Former Polish Deputy PM Emilewicz reflects on her country’s support for Ukraine, says there is ‘no doubt’ Ukraine will win the war

By John Cody
3 Min Read

As Poland’s Law and Justice party (PiS) steps down from the helm of government, former Deputy Prime Minister Jadwiga Emilewicz reflected on Poland’s support for Ukraine during the Russian invasion in an interview with Visegrád 24, saying there is “no doubt” Ukraine will win the war.

“We’ve been touched by the war very personally from the very first days of the conflict,” she told Visegrad 24 in a new video interview. “Just after Feb. 24, more than 5 million refugees passed through Poland and more than 2 million in the first year decided to stay in Poland.”

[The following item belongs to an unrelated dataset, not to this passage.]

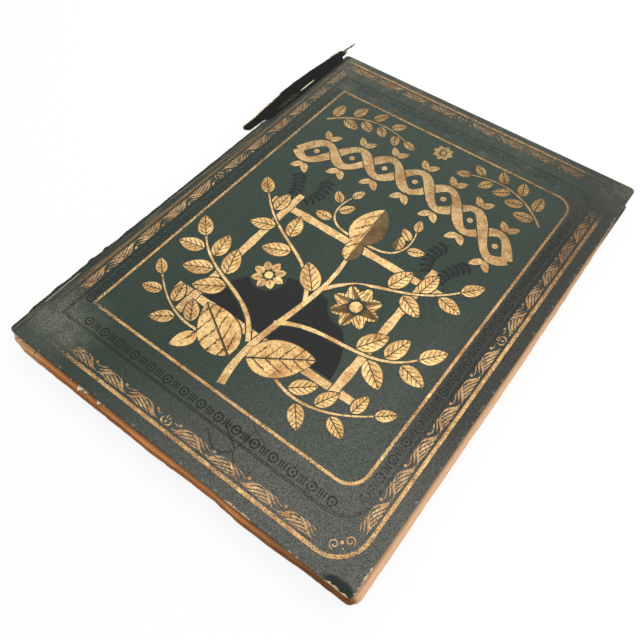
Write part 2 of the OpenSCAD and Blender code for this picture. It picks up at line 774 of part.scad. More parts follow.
// Places every leaf for the shape that follows: its length and width are passed on.
module each_leaf() {
    for (s = sprays) for (i = [0 : s[3] - 1]) {
        t = s[1] + (s[2] - s[1]) * i / (s[3] - 1);
        curve = stems[s[0]][0];
        way = slope(curve, t);
        hand = i == s[3] - 1 ? 0 : i % 2 == 0 ? 1 : -1;
        half = (stems[s[0]][1] * (1 - t) + stems[s[0]][2] * t) / 2 + outline;
        foot = bezier(curve, t) + hand * half * left_of(unit(way));
        $leaf_l = art * s[4] * (1 - leaf_taper * t);
        $leaf_w = $leaf_l * leaf_share;
        at_panel(foot, atan2(way[1], way[0]) + hand * 50) translate([art * outline, 0]) children();
    }
    for (l = large_leaves) {
        $leaf_l = art * l[2];
        $leaf_w = art * l[3];
        at_panel(l[0], l[1]) children();
    }
}

module blossoms_mask() {
    for (b = blossoms) at_panel(b[0]) circle(r = art * b[1] + outline, $fn = 48);
}
module leaves_mask() {
    each_leaf() leaf_silhouette($leaf_l, $leaf_w, outline);
}

module gilt_sticks() {
    color("#d9ad5d") block() difference() {
        union() {
            difference() {
                level_sticks();
                upright_sticks(outline);
            }
            upright_sticks();
        }
        stems_shape(outline);
        leaves_mask();
        blossoms_mask();
    }
}

module gilt_stems() {
    color("#d9ad5d") block() difference() {
        stems_shape();
        leaves_mask();
        blossoms_mask();
        twist_mask();
    }
}

module gilt_leaves() {
    color("#e3b866") block() difference() {
        each_leaf() veined_leaf($leaf_l, $leaf_w);
        blossoms_mask();
        twist_mask();
    }
}

module gilt_blossoms() {
    color("#e3b866") block() for (b = blossoms) at_panel(b[0]) {
        r = art * b[1];
        for (i = [0 : petals - 1]) rotate(i * 360 / petals) translate([r * 0.32, 0])
            veined_leaf(r * 0.66, r * 0.5);
        circle(r = r * 0.24, $fn = 24);
    }
}

// Black mound behind the middle of the picture, bare round the gilt shapes on it
mound_r = 55;
module black_ground() {
    inset = stick_w / 2 + outline;
    corner_a = [stick_x[0], stick_y[0]] + [inset, inset];
    corner_b = [stick_x[1], stick_y[1]] - [inset, inset];
    color("#1f1a1a") block(0, foil_t / 2) difference() {
        intersection() {
            at_panel([(stick_x[0] + stick_x[1]) / 2, stick_y[0]]) circle(r = art * mound_r, $fn = 96);
            translate(on_panel(corner_a)) square(art * (corner_b - corner_a));
        }
        stems_shape(outline);
        leaves_mask();
        blossoms_mask();
    }
}

// Black fronds that hang below the arch
frond_leaf = 7.4;
fronds = [
    [[32, 188], [35, 178], [46, 172], [43, 157]],
    [[54, 194], [61, 184], [64, 172], [55, 161]],
    [[169.5, 194], [162.5, 184], [159.5, 172], [168.5, 161]],
    [[191.5, 188], [188.5, 178], [177.5, 172], [180.5, 157]]
];

module black_fronds() {
    pairs = 7;
    color("#161a18") block(0, foil_t / 2) difference() {
        for (f = fronds) {
            twig(panel_curve(f), art * 1.1, art * 0.5, 8, 0);
            for (i = [1 : pairs], hand = [-1, 1]) {
                t = i / (pairs + 0.6);
                way = slope(f, t);
                foot = bezier(f, t) + hand * 0.5 * left_of(unit(way));
                at_panel(foot, atan2(way[1], way[0]) + hand * 58)
                    leaf_silhouette(art * frond_leaf * (1 - 0.35 * t), art * frond_leaf * 0.4);
            }
        }
        stems_shape(outline);
        level_sticks(outline);
        upright_sticks(outline);
        leaves_mask();
        twist_mask();
    }
}

rear_cloth();
rear_board();
rear_pastedown();
rear_free_endpaper();
for (n = [1 : sections]) section(n);
guard_strips();
sewing_tapes();
sewing_thread();
mull();
spine_paper();
for (n = [1 : turning]) leaf(n);
front_free_endpaper();
front_pastedown();
front_board();
front_cloth();
outer_gilt_rule();
gilt_scroll();
panel_gilt_rule();
black_band();
black_ground();
black_fronds();
gilt_twist();
gilt_sticks();
gilt_stems();
gilt_leaves();
gilt_blossoms();
spine_strip();
strip_lining();
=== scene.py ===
# %% [markdown]
# This scene shows an old scrapbook: a large book of thick leaves in a cloth case. Its front cover is
# blocked in gold and black, its spine cloth is torn away, and the leaves stand out past the covers.
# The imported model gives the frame, the bodies and the plain solids. Every size below is in millimetres.

# %% Load the frame
import json
import math
import random

import bmesh
import bpy
from mathutils import Matrix, Vector, noise

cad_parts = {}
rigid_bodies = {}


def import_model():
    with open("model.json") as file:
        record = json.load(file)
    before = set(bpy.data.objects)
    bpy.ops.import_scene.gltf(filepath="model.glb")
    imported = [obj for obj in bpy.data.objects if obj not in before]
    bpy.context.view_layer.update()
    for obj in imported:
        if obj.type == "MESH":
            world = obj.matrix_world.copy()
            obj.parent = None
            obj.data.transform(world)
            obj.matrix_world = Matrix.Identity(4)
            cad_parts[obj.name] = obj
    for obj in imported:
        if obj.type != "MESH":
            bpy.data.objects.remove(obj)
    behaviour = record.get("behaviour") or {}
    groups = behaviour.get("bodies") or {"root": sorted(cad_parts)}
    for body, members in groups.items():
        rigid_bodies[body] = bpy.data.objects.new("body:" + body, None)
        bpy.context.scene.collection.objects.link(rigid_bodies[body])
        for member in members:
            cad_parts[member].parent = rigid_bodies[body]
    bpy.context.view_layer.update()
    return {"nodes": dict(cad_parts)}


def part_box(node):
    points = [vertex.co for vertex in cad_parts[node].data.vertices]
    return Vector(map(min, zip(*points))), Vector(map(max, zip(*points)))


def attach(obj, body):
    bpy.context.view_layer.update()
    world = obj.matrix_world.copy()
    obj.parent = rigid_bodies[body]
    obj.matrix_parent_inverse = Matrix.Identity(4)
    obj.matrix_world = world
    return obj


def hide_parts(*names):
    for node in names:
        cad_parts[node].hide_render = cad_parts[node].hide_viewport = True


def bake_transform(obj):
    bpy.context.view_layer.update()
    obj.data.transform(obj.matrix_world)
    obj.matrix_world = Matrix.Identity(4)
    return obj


MM = 0.001
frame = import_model()
nodes = frame["nodes"]
scene = bpy.context.scene

# %% [markdown]
# Pieces made here have to meet the solids exactly, so heights and edges are read off the solids
# themselves rather than typed again.

# %% Read sizes off the solids


def box_mm(node):
    low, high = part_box(node)
    return [c / MM for c in low], [c / MM for c in high]


cover_top = box_mm("front_cloth")[1][2]
front_inner = box_mm("front_board")[0][2]
hinge_z = box_mm("leaf_1")[0][2]
leaf_t = box_mm("leaf_1")[1][2] - hinge_z
board_x = box_mm("front_board")[1][0]
board_y = box_mm("front_board")[1][1]
joint_x = box_mm("front_cloth")[0][0]
fold_x = box_mm("section_1")[0][0]
sections = [f"section_{n}" for n in range(1, 7)]
turning_leaves = [f"leaf_{n}" for n in range(1, 6)]
leaf_fore = max(box_mm(leaf)[1][0] for leaf in turning_leaves)
leaf_tail = min(box_mm(section)[0][1] for section in sections)
leaf_head = box_mm("section_1")[1][1]
print("cover top", round(cover_top, 2), "leaves hinge at", round(hinge_z, 2))

# %% [markdown]
# The photograph was taken from above the tail end, with the spine on the left. Four corners of the
# cover fix the camera's place, turn and lens. A small sideways shift stands for the picture's crop.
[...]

“I think the Western world is going to win this war, and I think this conflict is almost ended. So, the bankruptcy of Russia is visible,” she said.

Emilewicz emphasized that due to its management of the refugee crisis, Poland became the first example of such a large displacement in which people faced no real social conflict in their host country.

“Not even during the Second World War did such a massive number of people pass through another European state,” she said, recalling that within two months, Poland had set up an ID system that integrated them into the social security system to enjoy the same social support as Polish citizens.

“Today, we’ve got more than 200,000 Ukrainian kids who have passed through the Polish school system,” she said, adding that more than 40 percent of those who came decided to stay — mostly women — and are now officially employed in the Polish labor market.

However, Emilewicz was critical of the general stance of the West in the buildup to hostilities, emphasizing that Poland was vindicated in its decades-long disagreements about European foreign policy toward Moscow.

“Everything that has been said in Poland regarding the Nord Stream 2 project and the general attitude toward Moscow throughout the last 20 years was right,” she stated. “So, it was Poland which was in the right; not the West, not Berlin, nor Paris nor Brussels.”

She also expressed her frustration that “only the Americans really understood, but it wasn’t enough to convince Western European partners to start to do anything different.”

She reiterated that it is “really very difficult to find any mistake in what Poland did. Other Western leaders thought that Poles overestimated Putin. Only Poland was really prepared.”